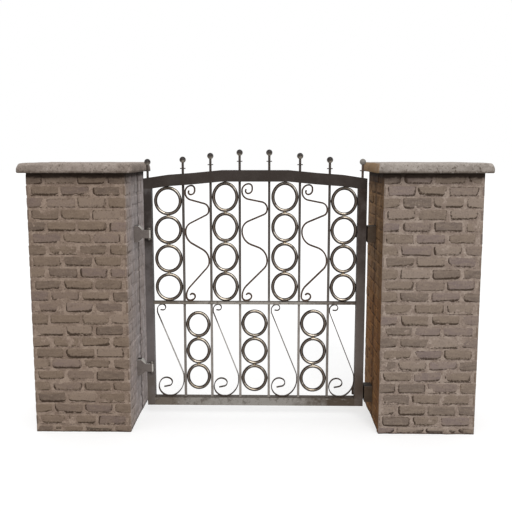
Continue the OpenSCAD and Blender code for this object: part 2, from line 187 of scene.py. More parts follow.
def lattice_shell(counts):
    """Lattice points on the surface of a box with this many cells each way, and its outward quads."""
    index, faces = {}, []
    for flat, a, b in ((2, 0, 1), (1, 0, 2), (0, 1, 2)):
        for level in (0, counts[flat]):
            turned = (level > 0) != (flat == 1)
            for i in range(counts[a]):
                for j in range(counts[b]):
                    quad = []
                    for da, db in ((0, 0), (0, 1), (1, 1), (1, 0)):
                        point = [level] * 3
                        point[a], point[b] = i + da, j + db
                        quad.append(index.setdefault(tuple(point), len(index)))
                    faces.append(quad[::-1] if turned else quad)
    return np.array(list(index)), faces


def knots(rounding, flat):
    """Sign and rounding share of each lattice plane across a rounded side."""
    edge = [(-1, 1 - n / rounding) for n in range(rounding)]
    middle = [(-1 + 2 * n / flat, 0) for n in range(flat + 1)]
    return edge + middle + [(1, (n + 1) / rounding) for n in range(rounding)]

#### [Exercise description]
Extract the complete listing above, reproducing each line exactly.

#### [Task output]
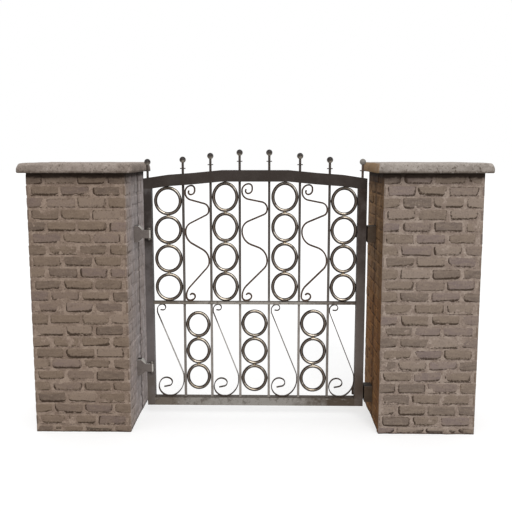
Continue the OpenSCAD and Blender code for this object: part 2, from line 187 of scene.py. More parts follow.
def lattice_shell(counts):
    """Lattice points on the surface of a box with this many cells each way, and its outward quads."""
    index, faces = {}, []
    for flat, a, b in ((2, 0, 1), (1, 0, 2), (0, 1, 2)):
        for level in (0, counts[flat]):
            turned = (level > 0) != (flat == 1)
            for i in range(counts[a]):
                for j in range(counts[b]):
                    quad = []
                    for da, db in ((0, 0), (0, 1), (1, 1), (1, 0)):
                        point = [level] * 3
                        point[a], point[b] = i + da, j + db
                        quad.append(index.setdefault(tuple(point), len(index)))
                    faces.append(quad[::-1] if turned else quad)
    return np.array(list(index)), faces


def knots(rounding, flat):
    """Sign and rounding share of each lattice plane across a rounded side."""
    edge = [(-1, 1 - n / rounding) for n in range(rounding)]
    middle = [(-1 + 2 * n / flat, 0) for n in range(flat + 1)]
    return edge + middle + [(1, (n + 1) / rounding) for n in range(rounding)]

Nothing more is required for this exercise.